> What you need to do: Reproduce the span that opens at the line containing "const guideRail = new THREE.Group();" and closes at the line containing "bpy.data.objects.remove(obj)", both lines included, without alteration and without any other line.
+-------+
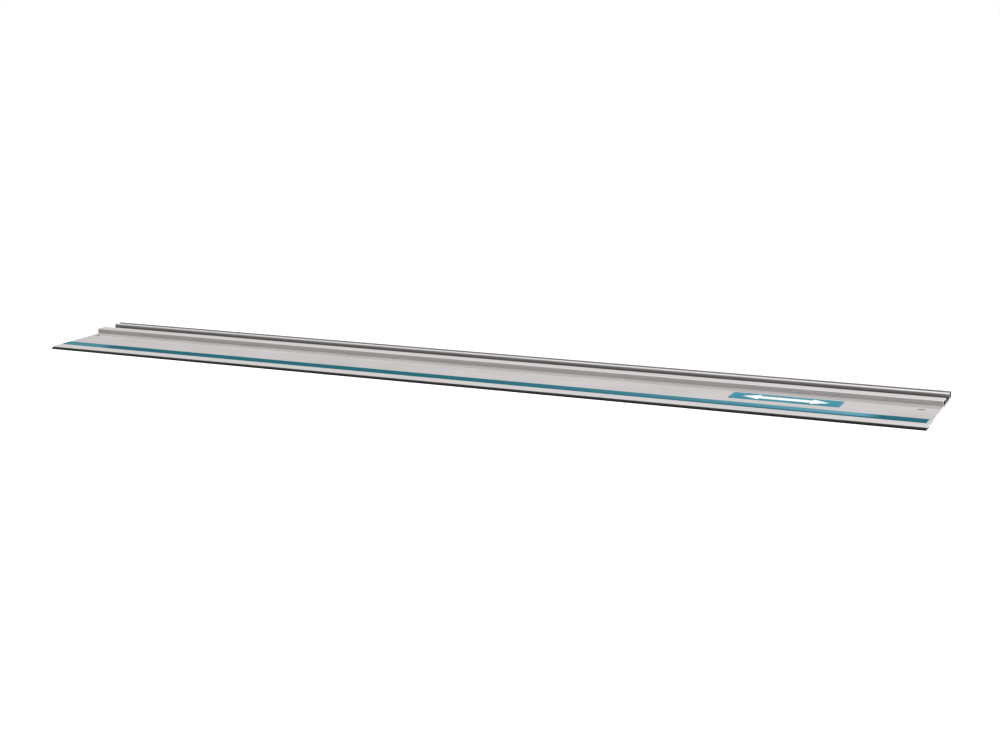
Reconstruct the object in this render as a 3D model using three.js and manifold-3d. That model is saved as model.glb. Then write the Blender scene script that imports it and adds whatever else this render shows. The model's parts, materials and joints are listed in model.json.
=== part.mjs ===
// Guide rail for a track plunge saw: one aluminium extrusion that carries two
// glide strips, a splinter guard, two grip strips and a label.
//
// Millimetres, +Z up. X runs along the rail, Y from the cutting edge (-) to the
// back edge (+). Z = 0 is the surface that the rail lies on, and the origin is
// the middle of the rail's footprint there.
//
// The cross-section is drawn in (u, z): u is measured back from the front edge
// of the aluminium lip, and z is the height above the surface.

import * as THREE from 'three';
import { mergeVertices } from 'three/addons/utils/BufferGeometryUtils.js';
import Module from 'manifold-3d';

const wasm = await Module();
wasm.setup();

// ---- driving dimensions ----------------------------------------------------

const LENGTH = 1400;
const OVERALL_WIDTH = 180;
const GUARD_OVERHANG = 4;                 // rubber in front of the aluminium lip
const PROFILE_WIDTH = OVERALL_WIDTH - GUARD_OVERHANG;
const LIP_Y = GUARD_OVERHANG - OVERALL_WIDTH / 2;   // Y of u = 0

const DECK_TOP = 3.8;
const DECK_THICKNESS = 2.0;
const DECK_UNDERSIDE = DECK_TOP - DECK_THICKNESS;
const ADHESIVE = 0.1;                     // film under every stuck-on strip

const LIP_THICKNESS = 1.5;                // thinner edge, over the splinter guard
const LIP_UNDERSIDE = DECK_TOP - LIP_THICKNESS;
const LIP_DEPTH = 13.5;
const GUARD_CLEARANCE = 0.5;              // behind the guard, to the deck's step

const GUIDE_RIB = {
  front: 114.6, back: 134.2, height: 8.0, wall: 1.8, roof: 1.6, foot: 0.6, frontEdge: 1.0, backEdge: 1.8,
};
const CLAMP_SLOT_MOUTH = 9.0;

const REAR_RIB = {
  front: 160.0, back: PROFILE_WIDTH, height: 8.4, wall: 1.5, lip: 1.6, foot: 0.6, shoulder: 2.4,
};
const STOP_SLOT_MOUTH = 7.5;

const SCRIBE_LINE = { u: 103.0, width: 1.3, depth: 0.7 };

const STRIP_RECESS = 0.3;                 // depth of the seat of a stuck-on strip
const SEAT_CLEARANCE = 0.3;               // each side of a strip in its seat
const GLIDE_THICKNESS = 0.5;
const FRONT_GLIDE = { front: 20.0, back: 42.0, rightSetback: 5.0 };
const REAR_GLIDE = { front: 136.2, back: 158.4, rightSetback: 1.0 };
const FRONT_GRIP = { front: 27.0, back: 42.0 };
const REAR_GRIP = { front: 139.5, back: 154.5 };
const STRIP_SETBACK = 1.0;                // strips stop this far from an end without a setback of its own

const HANGING_HOLES = [
  { end: 1, fromEnd: 25, u: 89, radius: 6.0 },
  { end: -1, fromEnd: 12, u: 97.5, radius: 4.5 },
];
const HOLE_SEGMENTS = 40;

const LABEL = { length: 154, width: 34, fromRightEnd: 126.5, front: 61, thickness: 0.2, corner: 1.5 };

const EDGE_RADIUS = 0.3;                  // every small outside corner
const ARC_STEPS = 4;

// ---- helpers ---------------------------------------------------------------

// Closed shape through corners [u, z, radius], each rounded by an arc.
function roundedShape(corners, arcSteps = ARC_STEPS) {
  const points = [];
  corners.forEach(([u, z, radius], index) => {
    const corner = new THREE.Vector2(u, z);
    if (!radius) {
      points.push(corner);
      return;
    }
    const [beforeU, beforeZ] = corners[(index + corners.length - 1) % corners.length];
    const [afterU, afterZ] = corners[(index + 1) % corners.length];
    const back = new THREE.Vector2(beforeU, beforeZ).sub(corner).normalize();
    const ahead = new THREE.Vector2(afterU, afterZ).sub(corner).normalize();
    const halfAngle = Math.acos(back.dot(ahead)) / 2;
    const tangentLength = radius / Math.tan(halfAngle);
    const toCentre = back.clone().add(ahead).normalize().multiplyScalar(radius / Math.sin(halfAngle));
    const centre = corner.clone().add(toCentre);
    const from = corner.clone().addScaledVector(back, tangentLength).sub(centre);
    const turn = Math.sign(back.cross(ahead)) * (2 * halfAngle - Math.PI);
    for (let step = 0; step <= arcSteps; step += 1) {
      const spoke = from.clone().rotateAround(new THREE.Vector2(), turn * step / arcSteps);
      points.push(spoke.add(centre));
    }
  });
  return new THREE.Shape(points);
}

// Extrudes a (u, z) shape along X, centred on X = 0, and places u = 0 at the lip.
function extrudeAlongRail(shape, length) {
  const geometry = new THREE.ExtrudeGeometry(shape, { depth: length, bevelEnabled: false });
  const alongX = new THREE.Vector3(1, 0, 0);
  const alongY = new THREE.Vector3(0, 1, 0);
  const alongZ = new THREE.Vector3(0, 0, 1);
  geometry.applyMatrix4(new THREE.Matrix4().makeBasis(alongY, alongZ, alongX));
  return geometry.translate(-length / 2, LIP_Y, 0);
}

function rectangle(front, back, bottom, top, radius = 0) {
  return [[front, bottom, radius], [back, bottom, radius], [back, top, radius], [front, top, radius]];
}

function toSolid(geometry) {
  const bare = geometry.clone();
  bare.deleteAttribute('normal');
  bare.deleteAttribute('uv');
  const merged = mergeVertices(bare);
  return new wasm.Manifold(new wasm.Mesh({
    numProp: 3,
    vertProperties: new Float32Array(merged.attributes.position.array),
    triVerts: new Uint32Array(merged.index.array),
  }));
}

function toGeometry(solid) {
  const { vertProperties, triVerts } = solid.getMesh();
  const geometry = new THREE.BufferGeometry();
  geometry.setAttribute('position', new THREE.BufferAttribute(vertProperties, 3));
  geometry.setIndex(new THREE.BufferAttribute(triVerts, 1));
  geometry.computeVertexNormals();
  return geometry;
}

function namedMesh(name, geometry, material) {
  const mesh = new THREE.Mesh(geometry, material);
  mesh.name = name;
  return mesh;
}

// ---- materials -------------------------------------------------------------

const anodised = () => new THREE.MeshStandardMaterial({ color: 0xc4c3c3, roughness: 0.35, metalness: 1 });
const tealPlastic = () => new THREE.MeshStandardMaterial({ color: 0x266170, roughness: 0.3, metalness: 0 });
const greyPlastic = () => new THREE.MeshStandardMaterial({ color: 0x353537, roughness: 0.4, metalness: 0 });
const blackRubber = () => new THREE.MeshStandardMaterial({ color: 0x1b1b1c, roughness: 0.75, metalness: 0 });
const gripFoam = () => new THREE.MeshStandardMaterial({ color: 0x2c2d30, roughness: 0.95, metalness: 0 });
const labelFilm = () => new THREE.MeshStandardMaterial({ color: 0x2d8fa3, roughness: 0.4, metalness: 0 });

// ---- the aluminium extrusion -------------------------------------------------

// Seat for a stuck-on strip: four corners that step `depth` into a flat face.
function seat(strip, face, depth) {
  const front = strip.front - SEAT_CLEARANCE;
  const back = strip.back + SEAT_CLEARANCE;
  return [[front, face], [front, face + depth], [back, face + depth], [back, face]];
}

// Underside T-slot inside the guide rib, from its front mouth edge to its back one.
function clampSlot() {
  const middle = (GUIDE_RIB.front + GUIDE_RIB.back) / 2;
  const mouthFront = middle - CLAMP_SLOT_MOUTH / 2;
  const mouthBack = middle + CLAMP_SLOT_MOUTH / 2;
  const innerFront = GUIDE_RIB.front + GUIDE_RIB.wall;
  const innerBack = GUIDE_RIB.back - GUIDE_RIB.wall;
  const roof = DECK_TOP + GUIDE_RIB.height - GUIDE_RIB.roof;
  return [
    [mouthFront, DECK_UNDERSIDE, EDGE_RADIUS], [mouthFront, DECK_TOP, EDGE_RADIUS],
    [innerFront, DECK_TOP], [innerFront, roof, 0.8],
    [innerBack, roof, 0.8], [innerBack, DECK_TOP],
    [mouthBack, DECK_TOP, EDGE_RADIUS], [mouthBack, DECK_UNDERSIDE, EDGE_RADIUS],
  ];
}

// Rear rib with its T-slot open upwards, from the foot of its back face round to
// the foot of its front face.
function rearRib() {
  const middle = (REAR_RIB.front + REAR_RIB.back) / 2;
  const mouthFront = middle - STOP_SLOT_MOUTH / 2;
  const mouthBack = middle + STOP_SLOT_MOUTH / 2;
  const innerFront = REAR_RIB.front + REAR_RIB.wall;
  const innerBack = REAR_RIB.back - REAR_RIB.wall;
  const top = DECK_TOP + REAR_RIB.height;
  const lipUnderside = top - REAR_RIB.lip;
  return [
    [REAR_RIB.back, DECK_UNDERSIDE, 0.6], [REAR_RIB.back, top, 1.0],
    [mouthBack, top, EDGE_RADIUS], [mouthBack, lipUnderside, EDGE_RADIUS],
    [innerBack, lipUnderside], [innerBack, DECK_TOP, 0.5],
    [innerFront, DECK_TOP, 0.5], [innerFront, lipUnderside],
    [mouthFront, lipUnderside, EDGE_RADIUS], [mouthFront, top, EDGE_RADIUS],
    [REAR_RIB.front, top, REAR_RIB.shoulder], [REAR_RIB.front, DECK_TOP, REAR_RIB.foot],
  ];
}

// Outline of the whole section, counter-clockwise from the lip's lower front corner.
function railSection() {
  const ribTop = DECK_TOP + GUIDE_RIB.height;
  const scribeFront = SCRIBE_LINE.u - SCRIBE_LINE.width / 2;
  const scribeBack = SCRIBE_LINE.u + SCRIBE_LINE.width / 2;
  const scribeFloor = DECK_TOP - SCRIBE_LINE.depth;
  const topSeatFromBack = (strip) => seat(strip, DECK_TOP, -STRIP_RECESS).reverse();
  return roundedShape([
    [0, LIP_UNDERSIDE, EDGE_RADIUS], [LIP_DEPTH, LIP_UNDERSIDE], [LIP_DEPTH, DECK_UNDERSIDE, EDGE_RADIUS],
    ...seat(FRONT_GRIP, DECK_UNDERSIDE, STRIP_RECESS),
    ...clampSlot(),
    ...seat(REAR_GRIP, DECK_UNDERSIDE, STRIP_RECESS),
    ...rearRib(),
    ...topSeatFromBack(REAR_GLIDE),
    [GUIDE_RIB.back, DECK_TOP, GUIDE_RIB.foot], [GUIDE_RIB.back, ribTop, GUIDE_RIB.backEdge],
    [GUIDE_RIB.front, ribTop, GUIDE_RIB.frontEdge], [GUIDE_RIB.front, DECK_TOP, GUIDE_RIB.foot],
    [scribeBack, DECK_TOP], [scribeBack, scribeFloor], [scribeFront, scribeFloor], [scribeFront, DECK_TOP],
    ...topSeatFromBack(FRONT_GLIDE),
    [0, DECK_TOP, 0.6],
  ]);
}

function drillFor(hole) {
  const drillLength = 4 * DECK_THICKNESS;
  const drill = new THREE.CylinderGeometry(hole.radius, hole.radius, drillLength, HOLE_SEGMENTS);
  drill.rotateX(Math.PI / 2);
  drill.translate(hole.end * (LENGTH / 2 - hole.fromEnd), LIP_Y + hole.u, DECK_TOP - DECK_THICKNESS / 2);
  return toSolid(drill);
}

function railExtrusion() {
  let rail = toSolid(extrudeAlongRail(railSection(), LENGTH));
  for (const hole of HANGING_HOLES) {
    rail = rail.subtract(drillFor(hole));
  }
  return namedMesh('rail_extrusion', toGeometry(rail), anodised());
}

// ---- stuck-on strips ---------------------------------------------------------

function glideStrip(name, strip, material) {
  const bottom = DECK_TOP - STRIP_RECESS + ADHESIVE;
  const outline = rectangle(strip.front, strip.back, bottom, bottom + GLIDE_THICKNESS);
  const geometry = extrudeAlongRail(roundedShape(outline), LENGTH - STRIP_SETBACK - strip.rightSetback);
  geometry.translate((STRIP_SETBACK - strip.rightSetback) / 2, 0, 0);
  return namedMesh(name, geometry, material);
}

function gripStrip(name, strip) {
  const top = DECK_UNDERSIDE + STRIP_RECESS - ADHESIVE;
  const outline = rectangle(strip.front, strip.back, 0, top, EDGE_RADIUS);
  const geometry = extrudeAlongRail(roundedShape(outline), LENGTH - 2 * STRIP_SETBACK);
  return namedMesh(name, geometry, gripFoam());
}

function splinterGuard() {
  const top = LIP_UNDERSIDE - ADHESIVE;
  const back = LIP_DEPTH - GUARD_CLEARANCE;
  const outline = [
    [-GUARD_OVERHANG, 0, EDGE_RADIUS], [back, 0, EDGE_RADIUS],
    [back, top, EDGE_RADIUS], [-GUARD_OVERHANG, top, 0.6],
  ];
  return namedMesh('splinter_guard', extrudeAlongRail(roundedShape(outline), LENGTH), blackRubber());
}

function labelPanel() {
  const outline = roundedShape([
    [0, 0, LABEL.corner], [LABEL.length, 0, LABEL.corner],
    [LABEL.length, LABEL.width, LABEL.corner], [0, LABEL.width, LABEL.corner],
  ]);
  const geometry = new THREE.ExtrudeGeometry(outline, { depth: LABEL.thickness, bevelEnabled: false });
  const mesh = namedMesh('label_panel', geometry, labelFilm());
  mesh.position.x = LENGTH / 2 - LABEL.fromRightEnd - LABEL.length;
  mesh.position.y = LIP_Y + LABEL.front;
  mesh.position.z = DECK_TOP + ADHESIVE;
  return mesh;
}

// ---- assembly ----------------------------------------------------------------

const guideRail = new THREE.Group();
guideRail.name = 'guide_rail';
guideRail.add(railExtrusion());
guideRail.add(splinterGuard());
guideRail.add(glideStrip('front_glide_strip', FRONT_GLIDE, tealPlastic()));
guideRail.add(glideStrip('rear_glide_strip', REAR_GLIDE, greyPlastic()));
guideRail.add(gripStrip('front_grip_strip', FRONT_GRIP));
guideRail.add(gripStrip('rear_grip_strip', REAR_GRIP));
guideRail.add(labelPanel());

export default guideRail;
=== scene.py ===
"""Looks of a guide rail for a track plunge saw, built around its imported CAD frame.

Metres, +Z up, X along the rail, Y from the cutting edge to the back edge.
"""
import json
import math

import bmesh
import bpy
from mathutils import Matrix, Vector

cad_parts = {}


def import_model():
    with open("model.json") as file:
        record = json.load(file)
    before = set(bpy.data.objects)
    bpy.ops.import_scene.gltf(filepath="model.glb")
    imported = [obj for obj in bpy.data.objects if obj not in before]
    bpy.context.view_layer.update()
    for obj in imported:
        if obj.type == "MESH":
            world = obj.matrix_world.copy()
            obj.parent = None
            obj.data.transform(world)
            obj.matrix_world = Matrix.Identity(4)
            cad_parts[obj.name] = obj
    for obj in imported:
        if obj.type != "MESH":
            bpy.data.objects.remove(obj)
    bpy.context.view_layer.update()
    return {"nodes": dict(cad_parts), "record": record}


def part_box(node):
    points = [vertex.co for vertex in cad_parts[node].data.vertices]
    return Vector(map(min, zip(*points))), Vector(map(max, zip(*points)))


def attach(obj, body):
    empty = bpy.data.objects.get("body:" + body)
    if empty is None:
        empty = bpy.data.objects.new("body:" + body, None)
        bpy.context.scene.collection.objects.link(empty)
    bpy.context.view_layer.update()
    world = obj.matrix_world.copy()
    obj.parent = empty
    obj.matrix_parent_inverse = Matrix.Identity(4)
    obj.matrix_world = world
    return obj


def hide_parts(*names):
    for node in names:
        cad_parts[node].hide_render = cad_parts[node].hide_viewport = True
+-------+
> Complete output:
const guideRail = new THREE.Group();
guideRail.name = 'guide_rail';
guideRail.add(railExtrusion());
guideRail.add(splinterGuard());
guideRail.add(glideStrip('front_glide_strip', FRONT_GLIDE, tealPlastic()));
guideRail.add(glideStrip('rear_glide_strip', REAR_GLIDE, greyPlastic()));
guideRail.add(gripStrip('front_grip_strip', FRONT_GRIP));
guideRail.add(gripStrip('rear_grip_strip', REAR_GRIP));
guideRail.add(labelPanel());

export default guideRail;
=== scene.py ===
"""Looks of a guide rail for a track plunge saw, built around its imported CAD frame.

Metres, +Z up, X along the rail, Y from the cutting edge to the back edge.
"""
import json
import math

import bmesh
import bpy
from mathutils import Matrix, Vector

cad_parts = {}


def import_model():
    with open("model.json") as file:
        record = json.load(file)
    before = set(bpy.data.objects)
    bpy.ops.import_scene.gltf(filepath="model.glb")
    imported = [obj for obj in bpy.data.objects if obj not in before]
    bpy.context.view_layer.update()
    for obj in imported:
        if obj.type == "MESH":
            world = obj.matrix_world.copy()
            obj.parent = None
            obj.data.transform(world)
            obj.matrix_world = Matrix.Identity(4)
            cad_parts[obj.name] = obj
    for obj in imported:
        if obj.type != "MESH":
            bpy.data.objects.remove(obj)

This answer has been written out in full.